>>

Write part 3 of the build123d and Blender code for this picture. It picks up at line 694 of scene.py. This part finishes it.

<<
>>

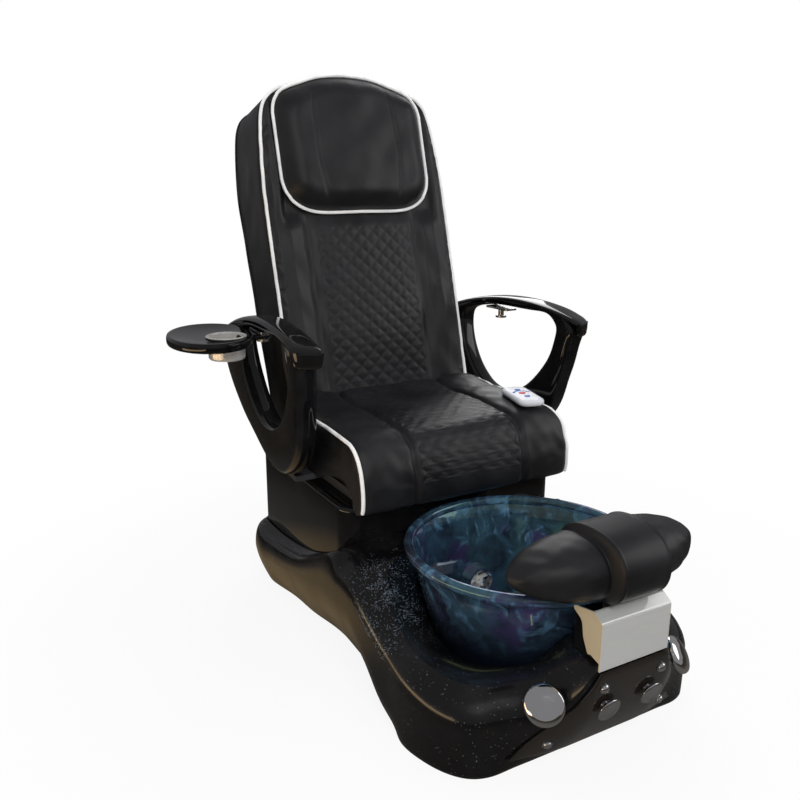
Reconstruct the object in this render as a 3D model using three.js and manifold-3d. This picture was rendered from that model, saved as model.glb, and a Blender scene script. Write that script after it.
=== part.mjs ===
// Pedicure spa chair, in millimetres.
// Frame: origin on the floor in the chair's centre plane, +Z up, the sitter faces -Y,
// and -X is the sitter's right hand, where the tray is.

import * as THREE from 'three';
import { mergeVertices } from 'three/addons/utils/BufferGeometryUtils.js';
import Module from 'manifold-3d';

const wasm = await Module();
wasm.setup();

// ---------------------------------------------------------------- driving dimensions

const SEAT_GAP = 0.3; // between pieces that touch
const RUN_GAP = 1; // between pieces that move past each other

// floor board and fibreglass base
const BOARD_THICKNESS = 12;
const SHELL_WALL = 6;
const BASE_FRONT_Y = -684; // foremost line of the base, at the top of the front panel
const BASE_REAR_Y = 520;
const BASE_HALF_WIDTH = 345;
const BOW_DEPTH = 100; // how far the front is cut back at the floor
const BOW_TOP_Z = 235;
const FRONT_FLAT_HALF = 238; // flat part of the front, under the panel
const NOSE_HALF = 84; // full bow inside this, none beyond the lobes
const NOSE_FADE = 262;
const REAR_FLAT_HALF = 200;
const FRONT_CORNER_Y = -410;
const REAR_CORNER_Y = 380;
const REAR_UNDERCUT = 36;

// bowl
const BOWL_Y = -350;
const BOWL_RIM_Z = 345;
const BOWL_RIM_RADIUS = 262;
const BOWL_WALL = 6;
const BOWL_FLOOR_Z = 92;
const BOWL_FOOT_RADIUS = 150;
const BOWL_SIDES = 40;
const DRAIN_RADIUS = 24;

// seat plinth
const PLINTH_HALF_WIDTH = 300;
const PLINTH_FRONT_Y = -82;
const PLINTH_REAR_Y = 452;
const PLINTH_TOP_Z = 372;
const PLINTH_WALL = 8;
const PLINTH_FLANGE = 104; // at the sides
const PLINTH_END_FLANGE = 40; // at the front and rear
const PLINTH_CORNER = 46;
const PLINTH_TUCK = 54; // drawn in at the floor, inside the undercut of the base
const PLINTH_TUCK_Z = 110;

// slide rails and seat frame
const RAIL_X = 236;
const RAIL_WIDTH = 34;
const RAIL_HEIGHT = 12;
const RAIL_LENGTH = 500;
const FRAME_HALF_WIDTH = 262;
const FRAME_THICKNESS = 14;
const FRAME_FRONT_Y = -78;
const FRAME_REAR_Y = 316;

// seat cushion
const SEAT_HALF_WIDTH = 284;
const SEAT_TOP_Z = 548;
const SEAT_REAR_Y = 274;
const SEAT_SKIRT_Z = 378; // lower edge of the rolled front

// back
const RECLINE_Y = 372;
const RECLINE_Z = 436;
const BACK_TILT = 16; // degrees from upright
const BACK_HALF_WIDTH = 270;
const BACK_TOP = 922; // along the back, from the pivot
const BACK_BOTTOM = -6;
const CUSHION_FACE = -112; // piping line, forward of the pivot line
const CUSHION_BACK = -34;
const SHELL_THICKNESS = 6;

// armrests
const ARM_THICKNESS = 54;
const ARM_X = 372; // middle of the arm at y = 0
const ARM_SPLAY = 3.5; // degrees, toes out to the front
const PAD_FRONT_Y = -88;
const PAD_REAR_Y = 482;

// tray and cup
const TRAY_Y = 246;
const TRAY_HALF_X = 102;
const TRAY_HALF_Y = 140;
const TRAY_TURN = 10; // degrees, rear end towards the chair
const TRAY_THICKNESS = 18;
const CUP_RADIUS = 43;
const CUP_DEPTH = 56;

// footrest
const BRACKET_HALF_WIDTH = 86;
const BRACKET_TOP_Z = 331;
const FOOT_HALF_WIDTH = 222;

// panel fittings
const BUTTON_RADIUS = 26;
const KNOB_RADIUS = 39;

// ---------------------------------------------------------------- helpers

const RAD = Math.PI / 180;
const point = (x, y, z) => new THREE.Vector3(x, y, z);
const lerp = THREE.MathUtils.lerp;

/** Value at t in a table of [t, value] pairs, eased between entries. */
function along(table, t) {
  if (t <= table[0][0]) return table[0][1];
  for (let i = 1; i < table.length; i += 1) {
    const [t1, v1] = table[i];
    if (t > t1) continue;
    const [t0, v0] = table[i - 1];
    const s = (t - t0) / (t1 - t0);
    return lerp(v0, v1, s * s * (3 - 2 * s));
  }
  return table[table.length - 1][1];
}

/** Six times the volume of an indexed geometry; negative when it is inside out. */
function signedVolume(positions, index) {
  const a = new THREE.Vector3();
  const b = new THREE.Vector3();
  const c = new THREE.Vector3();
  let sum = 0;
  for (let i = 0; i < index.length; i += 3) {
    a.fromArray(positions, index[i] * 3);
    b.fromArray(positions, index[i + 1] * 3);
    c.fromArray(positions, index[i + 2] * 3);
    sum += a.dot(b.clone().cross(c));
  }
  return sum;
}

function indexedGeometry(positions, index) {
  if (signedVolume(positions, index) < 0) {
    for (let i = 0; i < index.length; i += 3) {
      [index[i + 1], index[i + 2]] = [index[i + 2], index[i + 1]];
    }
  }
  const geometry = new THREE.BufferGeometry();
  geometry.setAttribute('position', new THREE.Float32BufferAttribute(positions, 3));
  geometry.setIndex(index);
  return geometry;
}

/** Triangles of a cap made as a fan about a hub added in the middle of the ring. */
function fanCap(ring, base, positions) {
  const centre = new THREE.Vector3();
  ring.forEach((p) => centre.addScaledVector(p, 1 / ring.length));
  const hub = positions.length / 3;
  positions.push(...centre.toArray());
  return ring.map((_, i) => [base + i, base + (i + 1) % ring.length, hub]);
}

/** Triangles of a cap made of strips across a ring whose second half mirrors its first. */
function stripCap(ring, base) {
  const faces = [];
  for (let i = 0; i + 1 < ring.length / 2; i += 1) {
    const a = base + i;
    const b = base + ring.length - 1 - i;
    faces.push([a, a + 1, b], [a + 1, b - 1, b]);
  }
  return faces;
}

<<

[Given task]:
Extract the run of lines that opens with the line containing "Reconstruct the object" and closes with the line containing "wasm.setup();"; reproduce it exactly and add nothing.

[Complete response]:
Reconstruct the object in this render as a 3D model using three.js and manifold-3d. This picture was rendered from that model, saved as model.glb, and a Blender scene script. Write that script after it.
=== part.mjs ===
// Pedicure spa chair, in millimetres.
// Frame: origin on the floor in the chair's centre plane, +Z up, the sitter faces -Y,
// and -X is the sitter's right hand, where the tray is.

import * as THREE from 'three';
import { mergeVertices } from 'three/addons/utils/BufferGeometryUtils.js';
import Module from 'manifold-3d';

const wasm = await Module();
wasm.setup();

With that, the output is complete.